Review: Mass Echo - Oblivion

Mass Echo - Oblivion
2008, SOCAN

Hamilton, Ontario, Canada’s Mass Echo is a new breed of band. Prog rock tendencies and electronic sounds/effects make for exciting listen as Mass Echo weaves their way through unbroken musical ground with the history and classical forms of progressive rock. School chums Michael David Stricker and Sebastian John Jurowski team with the tomato loving Caleb Cromb to create inspired moments of musical madness on Oblivion, the band’s debut album. Mass Echo are touring in support of Oblivion and already planning for albums number two and three.

Mass Echo explodes out of your speakers with Doorajar, a musical fracas incorporating Eastern sounds with electronic effects and a Drum N Bass floor. The song practically does a slow implosion rather than end. (Oops) Into Wonder is a pensively vibrant composition focused primarily on keyboard/synth permutations of rhythm. This song of seeking rides its own waves of inquiry through rough musical waters that wash up into frenzied rock guitar runs and then into reticent alt-rock poses before burning out into a Pink Floyd-style neural/aural tease.

What becomes abundantly clear very quickly is that Mass Echo is given to fits of musical metamorphosis that are wonderfully jarring and disturbingly beautiful to witness. In much the same way that later Beatles material simply broke down barriers between music styles (and compositional rules), Mass Echo goes where they wilt, without rhyme or reason or any external sign of why. The results tend to be chaotic, exasperating and ultimately fulfilling. Songs like Overseer confine barely controlled rage into dark and shifting sonic elements that range from the forebear to hard rock to electronic smudgery.

You'll want to check out The Bell, a sonic water color with alarming tendencies toward electronic and vocal bombast. The chanting and arrhythmic pulsation of the synth heart bespeak of a dance on the edge of lunacy. Be sure to also check out Augmented, played in part on a ghostly piano and an arrangement that expresses disturbance beyond the usual human capacity. Other highlights include Cobwebs, By The Horns, Pole Shift and Lounge.

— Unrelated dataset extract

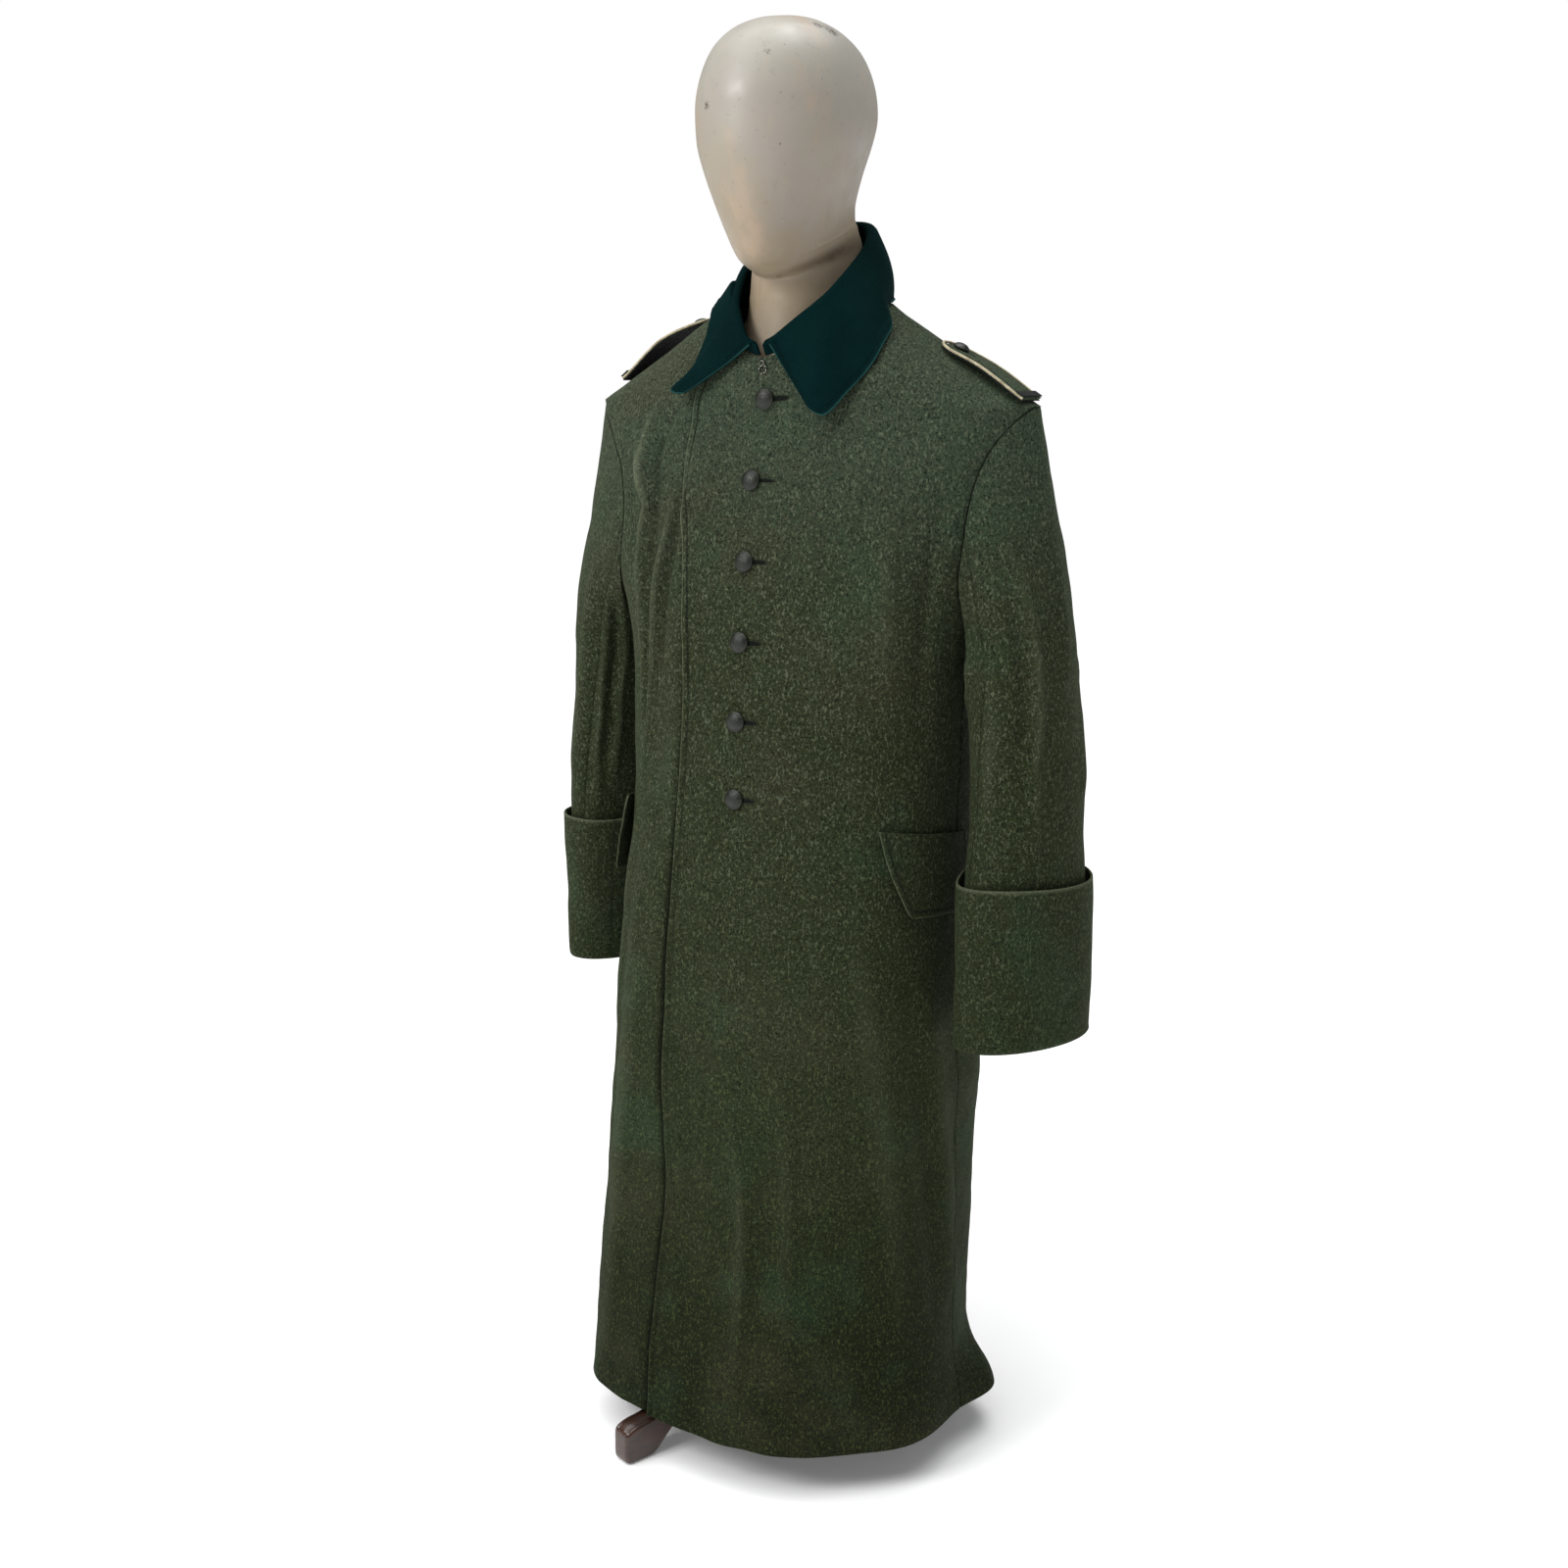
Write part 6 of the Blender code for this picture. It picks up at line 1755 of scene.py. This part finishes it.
def wood_finish():
    """Dark stained and varnished wood with a long grain."""
    f = Finish("dark_stained_wood")
    grain = f.noise(26.0, 5.0, 0.65, (1.0, 1.0, 5.0))
    base = f.mix(f.ramp(grain, 0.35, 0.68), srgb(38, 20, 12), srgb(64, 36, 20))
    base = f.patch(base, (30, 14, 9), (0.52, 0.66, 0.0, 0.6), 120.0, 4.0, 0.6, (1.0, 1.0, 6.0), 3.0)
    base = f.patch(base, (104, 72, 48), (0.58, 0.74, 0.0, 0.3), 14.0, 3.0, 0.6, seed=5.0)
    f.set(Normal=f.bump(grain, 0.20, 0.0010))
    f.set(Base_Color=base, Roughness=f.rough(0.28, 0.46, 40.0, 3.0), Coat_Weight=0.3, Coat_Roughness=0.15)
    return f.made


def thread_finish(name, low, high):
    f = Finish(name)
    base = f.mix(f.ramp(f.noise(500.0, 2.0), 0.3, 0.7), low, high)
    f.set(Normal=f.bump(f.noise(2000.0, 1.0), 0.4, 0.0003))
    f.set(Base_Color=base, Roughness=f.rough(0.7, 0.9, 900.0), Sheen_Weight=0.02, Specular_IOR_Level=0.08)
    return f.made


def floor_finish():
    f = Finish("pale_floor")
    base = f.mix(f.ramp(f.noise(3.0, 3.0), 0.3, 0.7), (0.94, 0.94, 0.94, 1.0), (0.96, 0.96, 0.96, 1.0))
    f.set(Base_Color=base, Emission_Color=base, Emission_Strength=0.12, Roughness=f.rough(0.55, 0.65, 20.0))
    return f.made


# ---- Floor, light and camera ----
def make_floor():
    data = bpy.data.meshes.new("floor")
    data.from_pydata([(-30, -30, 0), (30, -30, 0), (30, 60, 0), (-30, 60, 0)], [], [(0, 1, 2, 3)])
    data.materials.append(floor_finish())
    floor = placed("floor", data)


def make_light():
    world = bpy.data.worlds.new("studio")
    world.use_nodes = True
    tree = world.node_tree
    shown = tree.nodes["Background"]
    shown.inputs["Color"].default_value = (1.0, 1.0, 1.0, 1.0)
    shown.inputs["Strength"].default_value = 1.0
    soft = tree.nodes.new("ShaderNodeBackground")
    soft.inputs["Color"].default_value = (0.97, 0.98, 1.0, 1.0)
    soft.inputs["Strength"].default_value = 0.26
    path, join = tree.nodes.new("ShaderNodeLightPath"), tree.nodes.new("ShaderNodeMixShader")
    tree.links.new(path.outputs["Is Camera Ray"], join.inputs["Fac"])
    tree.links.new(soft.outputs["Background"], join.inputs[1])
    tree.links.new(shown.outputs["Background"], join.inputs[2])
    tree.links.new(join.outputs["Shader"], tree.nodes["World Output"].inputs["Surface"])
    bpy.context.scene.world = world
    sky = placed("sky", bpy.data.lights.new("sky", "SUN"))
    sky.data.energy = 2.6
    sky.data.angle = math.radians(70.0)
    sky.location = (0.0, 0.0, 4.0)
    sky.rotation_euler = (math.radians(6.0), math.radians(-8.0), 0.0)
    for name, place, size, power in (
        ("key", (-1.2, -2.7, 2.7), 1.3, 74.0),
        ("top", (0.4, 0.6, 3.2), 1.2, 20.0),
    ):
        light = bpy.data.lights.new(name, "AREA")
        light.size = size
        light.energy = power
        lamp = placed(name, light)
        lamp.location = place
        lamp.rotation_euler = (Vector((0.0, 0.0, 0.9)) - Vector(place)).to_track_quat("-Z", "Y").to_euler()


FOCAL_PIXELS = 1969.5
PICTURE_PIXELS = 1600.0
SENSOR = 36.0


def make_camera():
    """The photograph's view: from the front and the wearer's left, a little above, barely rolled."""
    a, p, r = math.radians(30.05), math.radians(12.21), math.radians(0.62)
    yaw = math.atan(18.96 / FOCAL_PIXELS)
    right = Vector((math.cos(a), math.sin(a), 0.0))
    ahead = Vector((-math.sin(a), math.cos(a), 0.0))
    place = -ahead * 2.0523 + Vector((-0.0004, 0.0164, 1.1733))
    view = ahead * math.cos(p) + Vector((0.0, 0.0, -math.sin(p)))
    over = ahead * math.sin(p) + Vector((0.0, 0.0, math.cos(p)))
    view, right = view * math.cos(yaw) - right * math.sin(yaw), right * math.cos(yaw) + view * math.sin(yaw)
    right, over = right * math.cos(r) + over * math.sin(r), over * math.cos(r) - right * math.sin(r)
    data = bpy.data.cameras.new("camera")
    data.sensor_width = SENSOR
    data.sensor_fit = "HORIZONTAL"
    data.lens = SENSOR * FOCAL_PIXELS / PICTURE_PIXELS
    data.clip_start = 0.05
    camera = placed("camera", data)
    camera.matrix_world = Matrix((
        (right.x, over.x, -view.x, place.x),
        (right.y, over.y, -view.y, place.y),
        (right.z, over.z, -view.z, place.z),
        (0.0, 0.0, 0.0, 1.0),
    ))
    bpy.context.scene.camera = camera
    bpy.context.scene.view_settings.view_transform = "Standard"


def dress_nodes(wood):
    """Better finishes on the CAD nodes that stay."""
    for name in ("stand_hub", "stand_pole"):
        bpy.data.objects[name].material_slots[0].material = wood


def main():
    make_camera()
    wool = wool_finish()
    green, dark, cream = collar_finish(), underlay_finish(), piping_finish()
    metal, wire, shell, wood = button_finish(), hook_finish(), shell_finish(), wood_finish()
    shadow = thread_finish("dark_slit", srgb(8, 10, 8), srgb(14, 18, 14))
    sewing = thread_finish("field_grey_thread", srgb(30, 36, 26), srgb(50, 57, 43))
    green_sewing = thread_finish("bottle_green_thread", srgb(5, 30, 30), srgb(12, 44, 42))
    make_fronts(wool)
    make_backs(wool)
    shapes = make_sleeves(wool)
    cuff_seams = make_cuffs(wool, shapes)
    collar_lines = make_collar(green)
    flap_lines = make_flaps(wool)
    hole_lines = make_buttons(metal, shadow)
    make_hook(wire)
    strap_lines = make_straps(wool, dark, metal, cream, shadow)
    make_head(shell)
    make_torso(shell)
    make_legs(wood)
    dress_nodes(wood)
    tree = stitch_tree()
    stitches("stitches_lap", tree, [lap_line()], sewing)
    stitches("stitches_collar", tree, collar_lines, green_sewing, (0.0034, 0.0026, 0.0006))
    stitches("stitches_flaps", tree, flap_lines, sewing)
    stitches("stitches_cuffs", tree, cuff_seams, sewing, (0.0045, 0.0032, 0.0007))
    stitches("stitches_straps", tree, strap_lines, sewing, (0.0032, 0.0024, 0.0006))
    stitches("stitches_buttonholes", tree, hole_lines, sewing, (0.0011, 0.0013, 0.0010))
    make_floor()
    make_light()


def lap_line():
    """The row of stitches beside the lap's edge, on the left front."""
    spots = []
    for level in np.linspace(HEM_Z + 0.010, NECKLINE - 0.012, 260):
        edge = left_edge_turn(level)
        turns, marks, _ = cloth_turns(level, edge, math.radians(60.0), 20)
        turn = float(np.interp(STITCH_IN, marks, turns))
        spot, normal = coat_surface(turn, level)
        spots.append(spot - normal * (GROOVE - 0.0002))
    return np.array(spots)


main()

Mass Echo might properly be dubbed (pun not intended) the first of what I am certain will be many Progtronic bands (those who compose and perform electronic music but with the sort of compositional tendencies found in hard-core Progressive Rock). Mass Echo can change direction with the wind (or in spite of it), leaving the listener to either be lost at sea or grab on for dear life. The choices made on Oblivion are surprising, disturbing and deeply informative of the musical mind of Mass Echo. Mass Echo follows their muse wherever it takes them, without fits or filters. The results are glorious. Mass Echo obviously mixes ambient and electronic here, but they may be the most exciting and vibrant electronic artist in a decade. Oblivion is highly recommended.